• EXERCISE AIM: Whenever a line contains the string "More", copy it out of the entries.

• DATA ROWS:

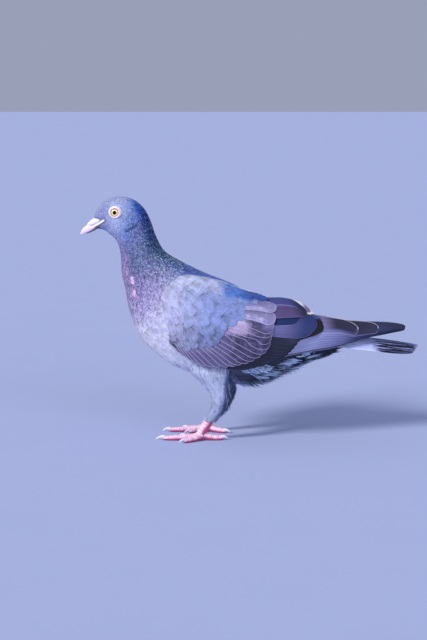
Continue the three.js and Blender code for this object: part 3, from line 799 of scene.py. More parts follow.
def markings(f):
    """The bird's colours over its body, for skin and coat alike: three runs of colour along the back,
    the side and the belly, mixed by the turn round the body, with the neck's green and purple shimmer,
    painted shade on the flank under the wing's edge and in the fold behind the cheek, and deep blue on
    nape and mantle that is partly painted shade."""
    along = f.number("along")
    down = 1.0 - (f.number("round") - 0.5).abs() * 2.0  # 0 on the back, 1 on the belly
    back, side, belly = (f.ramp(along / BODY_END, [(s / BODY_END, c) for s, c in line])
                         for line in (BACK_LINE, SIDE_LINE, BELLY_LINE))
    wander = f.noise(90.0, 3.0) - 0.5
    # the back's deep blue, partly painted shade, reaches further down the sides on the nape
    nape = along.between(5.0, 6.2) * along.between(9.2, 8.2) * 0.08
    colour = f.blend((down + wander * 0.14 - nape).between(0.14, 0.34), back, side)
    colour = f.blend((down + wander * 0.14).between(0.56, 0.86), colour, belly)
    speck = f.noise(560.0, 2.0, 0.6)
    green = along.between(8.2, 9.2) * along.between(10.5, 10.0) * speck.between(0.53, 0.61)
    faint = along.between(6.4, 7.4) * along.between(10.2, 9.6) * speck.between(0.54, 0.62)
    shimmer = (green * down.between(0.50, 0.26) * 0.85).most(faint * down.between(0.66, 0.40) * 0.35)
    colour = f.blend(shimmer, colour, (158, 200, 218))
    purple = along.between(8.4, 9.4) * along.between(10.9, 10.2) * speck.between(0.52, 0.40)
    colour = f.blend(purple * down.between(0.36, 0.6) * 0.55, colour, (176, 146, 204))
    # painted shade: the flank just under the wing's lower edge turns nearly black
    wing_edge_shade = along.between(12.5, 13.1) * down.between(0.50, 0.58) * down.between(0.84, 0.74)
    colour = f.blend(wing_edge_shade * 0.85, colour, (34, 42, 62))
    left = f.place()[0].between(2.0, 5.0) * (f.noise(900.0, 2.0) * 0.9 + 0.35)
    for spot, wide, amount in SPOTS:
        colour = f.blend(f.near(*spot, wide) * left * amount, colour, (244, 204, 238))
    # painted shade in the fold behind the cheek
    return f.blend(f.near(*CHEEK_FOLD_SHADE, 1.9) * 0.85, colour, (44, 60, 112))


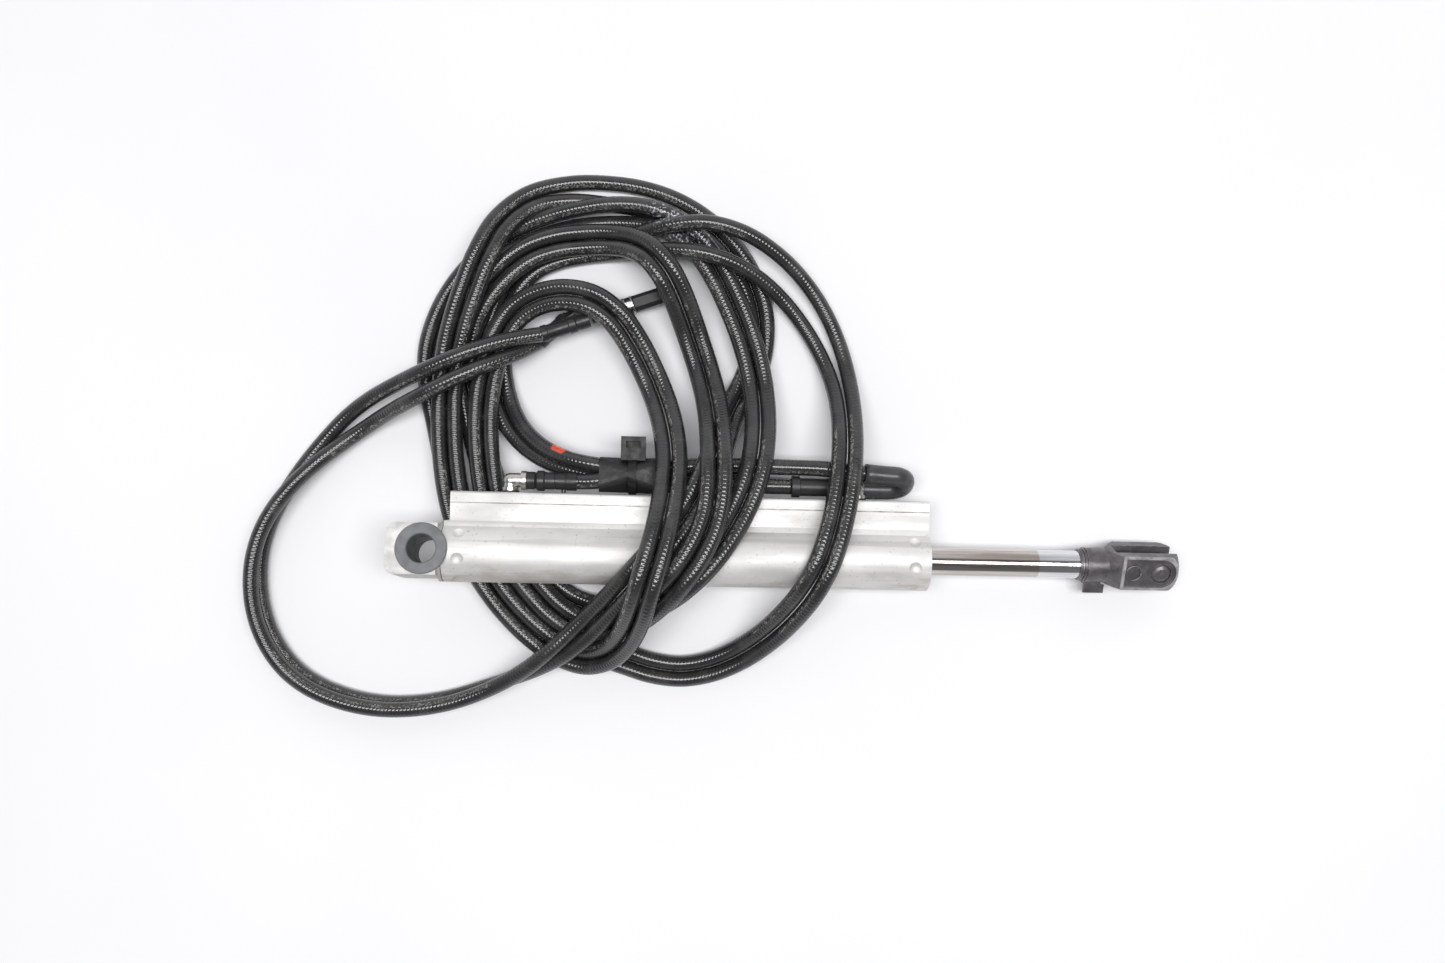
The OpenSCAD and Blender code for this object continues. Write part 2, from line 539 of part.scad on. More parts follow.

• EXERCISE SOLUTION:
Continue the three.js and Blender code for this object: part 3, from line 799 of scene.py. More parts follow.
The OpenSCAD and Blender code for this object continues. Write part 2, from line 539 of part.scad on. More parts follow.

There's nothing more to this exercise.